A summary of what  you shared: you are a man in your 50s. As a child, starting at the age  of nine, you were molested by a male  family friend. Your parents got divorced and used you as a pawn/ messenger in their long  bitter divorce process, maybe afterwards as well.

You mentioned that you suffer from self hate as a result of the molestation and you have taken full responsibility for the failure of two major relationships before meeting your wife as well as the trouble in your current marriage (“I’m the toxic side… being the toxic one”). You list the following as your inadequacies: inability to  speak up for yourself, being spineless, is the word you used, hiding financial mistakes you made, hiding financial problems, lying that they  don’t exist. You made many of your financial mistakes, if I understand correctly, trying  to please your wife, “this will make her happy”, overspending to the point of sometimes thousands of bills not being paid and almost-foreclosure, twice.

You wrote that you “pathologically avoid confrontation, hide problems, present  a shiny happy face until festering  issues blow up”.

You’ve been in serious counseling since February, ten months now, many of the  sessions attended with your wife. Your wife is angry with you for lying to  you about financial matters, and in the past, knowing of the  lies, enjoyed your distress and got some satisfaction “watching me squirm” when confronted with  the  financial mistakes and problems. She doesn’t respect  you, and you believe that her respect will be conditional, “waiting on me to behave differently  and consistently”. You wrote that her anger is about the  money wasted and “the  lack of intimacy, respect, conversation, etc that has  come about because of all this”.

My input: it is a good thing that you take responsibility for your contribution to the trouble in your marriage. Unless in your marriage you are indeed The Guilty One and she is The Innocent One, it  will be helpful if she takes  responsibility for  her wrongdoings in the marriage. Usually the two partners share  responsibility for the  success or the failure of a relationship.

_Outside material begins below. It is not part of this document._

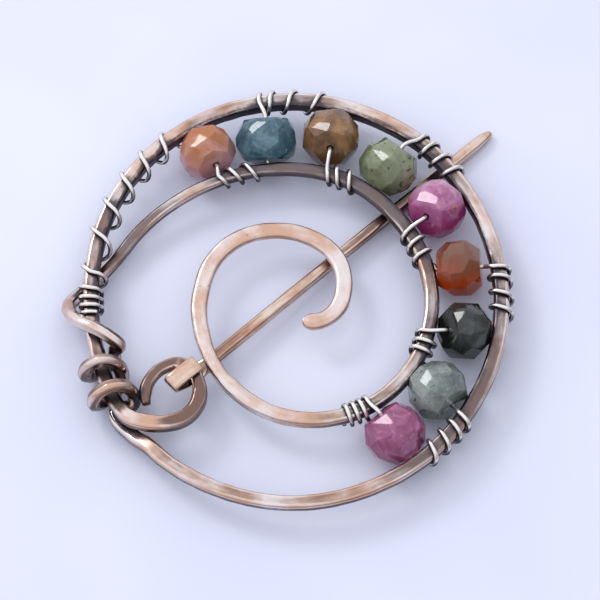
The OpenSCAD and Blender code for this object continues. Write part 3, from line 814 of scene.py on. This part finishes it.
# %% Colours and new finishes
def srgb(r, g, b):
    """A colour read as 0 to 255 on a screen, in the linear numbers that a shader wants."""
    return (*(((c / 255 + 0.055) / 1.055) ** 2.4 if c > 10 else c / 3295 for c in (r, g, b)), 1)


def new_finish(name):
    """A new material, with a wrapped socket to start from and the place of each point on its object."""
    material = bpy.data.materials.new(name)
    material.use_nodes = True
    tree = material.node_tree
    shader = tree.nodes["Principled BSDF"]
    start = Sock(tree, None)
    return material, tree, shader, start, start.node("ShaderNodeTexCoord", out="Object")


def feed(tree, shader, **links):
    """Give sockets of a shader their values or links."""
    for key, value in links.items():
        socket = shader.inputs[key.replace("_", " ")]
        if isinstance(value, Sock):
            tree.links.new(value.socket, socket)
        else:
            socket.default_value = value


print("a middle grey is", round(srgb(128, 128, 128)[0], 3), "in the numbers of a shader")

# %% [markdown]
# ## Where the patina and the shade stay
# The copper was darkened all over and then rubbed bright. Dark metal stays where a cloth can't
# reach: beside the silver wraps, where wires cross or lie close, inside the coils and under the
# strap. Shade falls in the same places, so the darkening there is partly patina and partly painted
# shade. Painting it by hand would be lost with every change of shape, so each point of the copper
# measures how near the next piece of metal is.


# %% Measure the nooks
def point_tree(points):
    tree = kdtree.KDTree(len(points))
    for i, p in enumerate(points):
        tree.insert(Vector(p), i)
    tree.balance()
    return tree


silver_tree = point_tree([s[0] for s in silver_route])
wire_tree = point_tree([s[0] for s in wire_route])
# How near other metal makes a nook, and over how much more it fades: in millimetres from the
# middle of a wire. A wrap has a wide faint nook and a narrow dark one.
BY_WRAP, AT_WRAP, BY_COPPER = (0.45, 1.4), (0.34, 0.45), (1.0, 0.8)
# A stretch of copper is another one when it lies so many samples away
NEIGHBOURS, SAMPLES_AWAY, FAR, STICK_ROOM = 40, 28, 9.0, 0.25


def nook_values(obj, other_metal):
    """For each point: 1 in a nook close to other metal, 0 out in the open."""
    values = []
    for v in obj.data.vertices:
        p = v.co / MM
        near = silver_tree.find(p)[2]
        beside = 0.3 * fading(near, *BY_WRAP) + 0.36 * fading(near, *AT_WRAP)
        values.append(float(max(beside, fading(other_metal(p), *BY_COPPER))))
    return values


def far_wire(p):
    """Distance to the nearest stretch of copper other than the one that p is on."""
    found = wire_tree.find_n(p, NEIGHBOURS)
    return min([d for _, i, d in found if abs(i - found[0][1]) > SAMPLES_AWAY] or [FAR])


for metal, other_metal in ((copper_frame, far_wire),
                           (pin_stick, lambda p: wire_tree.find(p)[2] + STICK_ROOM)):
    nooks = nook_values(metal, other_metal)
    # The nook number darkens the copper: partly patina, partly painted shade
    metal.data.attributes.new("nook", "FLOAT", "POINT").data.foreach_set("value", nooks)
    print(metal.name, "in a nook:", round(100 * float(np.mean(nooks))), "percent")

# %% [markdown]
# ## Copper
# Rubbed copper is pale where it is bright, orange where a little colour is left, and violet
# brown under the patina. Streaks follow the wire, so the noise is stretched along it by reading
# the two numbers that the sweep left on each point.


# %% Copper finish
GREY_PATINA, BROWN_PATINA = srgb(114, 104, 104), srgb(122, 97, 88)
# Grey and black: the colours of patina and of painted shade
PATINA_SHADE_GREY, PATINA_SHADE_BLACK, PITTED = srgb(88, 78, 80), srgb(60, 57, 68), srgb(70, 56, 58)


def copper_finish(name, pale, warm, seed, under=0.42):
    """Two colours of rubbed copper; under is how much painted shade darkens the side that faces down."""
    material, tree, shader, s, place = new_finish(name)
    along, around, worn, edge, brown = [s.kept(key) for key in ("along", "around", "worn", "edge", "brown")]
    streak_at = s.node("ShaderNodeCombineXYZ", {}, {0: along * 0.09, 1: around * 11, 2: seed})
    streak = streak_at.cloudy(1.6, 5, 0.6)
    cloud, fine, dents = place.cloudy(190, 3, 0.55), place.cloudy(1700, 4, 0.65), place.cloudy(420, 2)
    # Painted shade: the side that faces down is darker
    low = 1 - s.facing_up().above(-0.35, 0.5)
    # How much brown or grey patina is left on the rubbed copper; on the swirl and the coils it also paints
    # light and shade
    stain = (worn * 1.1 + streak * 0.7 + cloud * 0.35 + edge * -0.5 - 0.87).above(0.0, 0.5)
    # Patina and painted shade in nooks, painted shade on the dark side and underneath: first grey, and black
    # where it is thick
    shade_and_patina = s.kept("nook") * 0.82 + s.kept("side").above(0.15, 0.75) * 0.6 + low * (brown * 0.3 + under)
    darkness = shade_and_patina + (streak - 0.5) * 0.75 + (fine - 0.5) * 0.3 + worn * 0.12 - edge * 0.22 - 0.1
    grey, black = darkness.above(0.1, 0.45), darkness.above(0.42, 0.95)
    pit = fine.above(0.6, 0.68) * s.kept("pits") * streak.above(0.45, 0.6)
    bright = (cloud + streak * 0.5).above(0.58, 0.94).mix(srgb(*pale), srgb(*warm))
    patina = (brown + (cloud - 0.5) * 1.5).above(0.2, 0.8).mix(GREY_PATINA, BROWN_PATINA)
    colour = black.mix(grey.mix(stain.mix(bright, patina), PATINA_SHADE_GREY), PATINA_SHADE_BLACK)
    colour = (pit * 0.8).mix(colour, PITTED)
    rough = 0.3 + stain * 0.12 + grey * 0.1 + black * 0.1 + (fine - 0.5) * 0.16
    rough = rough * (1 - brown * 0.45) * (1 - edge * 0.3)
    height = dents + fine * 0.3 - pit * 0.6
    bump = s.node("ShaderNodeBump", {}, {"Strength": 0.35, "Distance": 0.06 * MM, "Height": height})
    feed(tree, shader, Base_Color=colour, Metallic=1 - black * 0.7, Roughness=rough, Normal=bump)
    return material


frame_copper = copper_finish("copper_frame", pale=(226, 213, 208), warm=(204, 165, 142), seed=1.0)
stick_copper = copper_finish("copper_stick", pale=(220, 198, 182), warm=(194, 148, 118), seed=7.0, under=0.15)
copper_frame.data.materials.append(frame_copper)
pin_stick.data.materials.append(stick_copper)
print("nodes in the copper:", len(frame_copper.node_tree.nodes))

# %% [markdown]
# ## Silver
# The thin wire is bright, with fine draw lines along it, patches of tarnish and painted shade on
# its lower side. It could share the copper's graph in other colours, but drawn wire has no dents
# or pits, so it gets a shorter one of its own.


# %% Silver finish
def silver_finish():
    material, tree, shader, s, place = new_finish("silver_wire")
    line_at = s.node("ShaderNodeCombineXYZ", {}, {0: s.kept("along") * 0.3, 1: s.kept("around") * 14, 2: 3.0})
    lines, cloud = line_at.cloudy(2.2, 4), place.cloudy(500, 3)
    # Painted shade: the side that faces down is darker, mixed in with the tarnish
    under = 1 - s.facing_up().above(-0.15, 0.75)
    tarnish_and_shade = (under * 1.1 + (cloud - 0.5) * 1.0 + (lines - 0.5) * 0.9).above(0.2, 0.85)
    colour = tarnish_and_shade.mix(srgb(231, 226, 219), srgb(70, 64, 72))
    feed(tree, shader, Base_Color=colour, Metallic=1.0, Roughness=0.2 + tarnish_and_shade * 0.2 + lines * 0.08)
    return material


silver_strand.data.materials.append(silver_finish())
print("nodes in the silver:", len(silver_strand.data.materials[0].node_tree.nodes))

# %% [markdown]
# ## Stone
# Each stone gets light from inside as well as from its polish: a little light enters, scatters
# and leaves again, which is what subsurface does. The colour clouds, veins and specks of each
# stone are noise at different sizes, mixed from three colours read off the real stone. The real
# ones are clearer, but then the clouds inside them would need shapes of their own, so these let
# only a little light straight through.


# %% Stone finish
def stone_finish(name, centre, deep, body, light, cloud=260, veins=0.3, specks=0.0, speck=(30, 30, 20),
                 soft=0.35, clear=0.1, lean=(0, 0, 0), tone=-0.02, rim=None):
    """Three colours from dark to light. lean makes one side lighter, so much per millimetre along
    each axis, partly the stone's own banding and partly painted light; tone makes all of it
    lighter, and rim is the colour low down, which with the deep colour, the default, is painted shade."""
    material, tree, shader, s, place = new_finish(name)
    inside = s.node("ShaderNodeVectorMath", {"operation": "SUBTRACT"}, {0: place, 1: centre})
    # lean: one side lighter, partly the stone's own banding and partly painted light
    drift = s.node("ShaderNodeVectorMath", {"operation": "DOT_PRODUCT"},
                   {0: inside, 1: tuple(c / MM for c in lean)}, out="Value")
    big, small = place.cloudy(cloud, 4, 0.6, 0.8), place.cloudy(cloud * 5, 5, 0.7)
    cells = s.node("ShaderNodeTexVoronoi", {"feature": "DISTANCE_TO_EDGE"},
                   {"Vector": place, "Scale": cloud * 1.2})
    depth = big * 0.8 + small * 0.25 + drift + tone
    ramp = [(0.32, srgb(*deep)), (0.5, srgb(*body)), (0.7, srgb(*light))]
    base = s.node("ShaderNodeValToRGB", {"stops": ramp}, {0: depth})
    vein = (1 - cells.above(0.0, 0.06)) * small.above(0.45, 0.6) * veins
    base = vein.mix(base, srgb(*light))
    # Painted shade: the stone takes the rim colour towards its lower side
    height = s.node("ShaderNodeSeparateXYZ", {}, {0: inside}, out="Z") * (0.25 / MM)
    base = ((1 - height.above(-0.15, 0.85)) * 0.75).mix(base, srgb(*(rim or deep)))
    if specks:
        spot = place.cloudy(cloud * 6, 2)
        base = (spot.above(0.62, 0.68) * big.above(0.42, 0.55) * specks).mix(base, srgb(*speck))
    feed(tree, shader, Base_Color=base, Roughness=0.05 + small * 0.07, IOR=1.5)
    feed(tree, shader, Transmission_Weight=clear, Subsurface_Weight=soft,
         Subsurface_Radius=(1.0, 0.75, 0.65), Subsurface_Scale=1.5 * MM,
         Coat_Weight=0.3, Coat_IOR=1.5, Coat_Roughness=0.03)
    return material


# %% Colours of the stones
STONES = {
    "bead_peach": dict(deep=(170, 90, 24), body=(172, 104, 52), light=(194, 150, 142), cloud=130,
                       rim=(184, 138, 154), lean=(0.02, -0.01, 0.0), soft=0.4, clear=0.0),
    "bead_teal": dict(deep=(40, 78, 88), body=(62, 100, 114), light=(118, 152, 164), veins=0.4),
    "bead_amber": dict(deep=(80, 56, 40), body=(132, 94, 60), light=(178, 136, 84), clear=0.15,
                       lean=(0.0, -0.03, 0.0)),
    "bead_sage": dict(deep=(88, 94, 62), body=(116, 124, 92), light=(160, 168, 138), specks=0.9,
                      speck=(60, 58, 28), cloud=200, veins=0.15),
    "bead_pink": dict(deep=(136, 46, 98), body=(156, 74, 124), light=(204, 156, 186), specks=0.6,
                      speck=(192, 112, 44), cloud=160, lean=(-0.03, 0.04, 0.02), clear=0.0),
    "bead_rust": dict(deep=(164, 60, 8), body=(126, 57, 18), light=(116, 69, 44), lean=(0, 0.09, 0.03),
                      cloud=200, clear=0.0),
    "bead_forest": dict(deep=(24, 27, 24), body=(36, 40, 36), light=(80, 88, 88), tone=-0.07, veins=0.1),
    "bead_misty": dict(deep=(84, 96, 90), body=(120, 131, 126), light=(164, 173, 168), veins=0.4, specks=0.8,
                       speck=(44, 54, 48), lean=(-0.03, 0.0, 0.0)),
    "bead_plum": dict(deep=(120, 52, 88), body=(156, 86, 124), light=(204, 146, 178), clear=0.0)}
for name, colours in STONES.items():
    stones[name].data.materials.append(stone_finish(stones[name].name, stone_centres[name], **colours))
print("stone finishes:", len(STONES))

# %% [markdown]
# ## Floor and light
# The pin lies on smooth pale paper under a wide soft light from the upper left, so shadows are
# faint and fall to the lower right. Metal shows what is round it, so the sky is bright overhead
# and to the upper left and dark low down on the right, which draws the dark edges of the wires.

# %% Floor
floor_mesh = bpy.data.meshes.new("floor")
floor_mesh.from_pydata([(-1, -1, 0), (1, -1, 0), (1, 1, 0), (-1, 1, 0)], [], [(0, 1, 2, 3)])
floor = put("floor", floor_mesh)


def floor_finish():
    material, tree, shader, _, place = new_finish("paper")
    colour = place.cloudy(28, 2).above(0.35, 0.7).mix(srgb(223, 225, 242), srgb(228, 230, 245))
    feed(tree, shader, Base_Color=colour, Roughness=0.85, Specular_IOR_Level=0.2)
    return material


floor_mesh.materials.append(floor_finish())
print("paper", [round(d, 1) for d in floor.dimensions], "metres")

# %% Sky
# The brightest part of the sky, its two colours and its strength
SKY_TOWARD, SKY_DARK, SKY_BRIGHT = (-0.42, 0.42, 0.8), (0.27, 0.26, 0.3, 1), (0.97, 1.0, 1.08, 1)
SKY_POWER = 1.14
world = bpy.data.worlds.new("studio")
bpy.context.scene.world = world
world.use_nodes = True
sky_tree = world.node_tree
sky = Sock(sky_tree, None)
direction = sky.node("ShaderNodeTexCoord", out="Generated")
toward = sky.node("ShaderNodeVectorMath", {"operation": "DOT_PRODUCT"}, {0: direction, 1: SKY_TOWARD},
                  out="Value")
sky_colour = toward.above(-0.45, 0.75).mix(SKY_DARK, SKY_BRIGHT)
feed(sky_tree, sky_tree.nodes["Background"], Color=sky_colour, Strength=SKY_POWER)
print("sky strength", SKY_POWER)

# %% Key light
KEY_PLACE, KEY_SIZE, KEY_POWER = (-0.20, 0.19, 0.26), 0.1, 0.28
light = bpy.data.lights.new("key", "AREA")
light.size = KEY_SIZE
light.energy = KEY_POWER
lamp = put("key", light)
lamp.location = KEY_PLACE
lamp.rotation_euler = (-Vector(KEY_PLACE)).to_track_quat("-Z", "Y").to_euler()
print("key light", round(Vector(KEY_PLACE).length, 2), "metres from the pin")

# %% [markdown]
# ## Hand the pieces over
# Every piece rides on its body, so that it moves with the joint, and replaces its plain solid.

# %% Ride and replace
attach(copper_frame, "frame")
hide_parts("frame_wire")
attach(pin_stick, "pin")
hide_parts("pin_stick")
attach(silver_strand, "frame")
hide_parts("silver_wire")
for name, stone in stones.items():
    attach(stone, "frame")
    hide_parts(name)
print("pieces handed over:", 3 + len(stones))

I hope  you do build trust in yourself to behave differently no matter how scared you feel, that your wife is willing and  somewhat empathetic to you, and so, when you feel scared and  you feel like lying to her and hiding matters, that you will share how you feel with her and the  two of you decide what to do together.

I think that she has  to be  on top of financial matters in the marriage at this point, and not leave it up to you. Financial issues need to be arranged and  handled in such a way that  it is  impossible for you to  hide and lie.

Hiring an attorney/accountant to manage your marital finances may be a very good idea.

Healing from anxiety takes a long, long  time and a whole  lot of patience, no fast, easy and magical way  to do that. I hope you post again, anytime you’d like.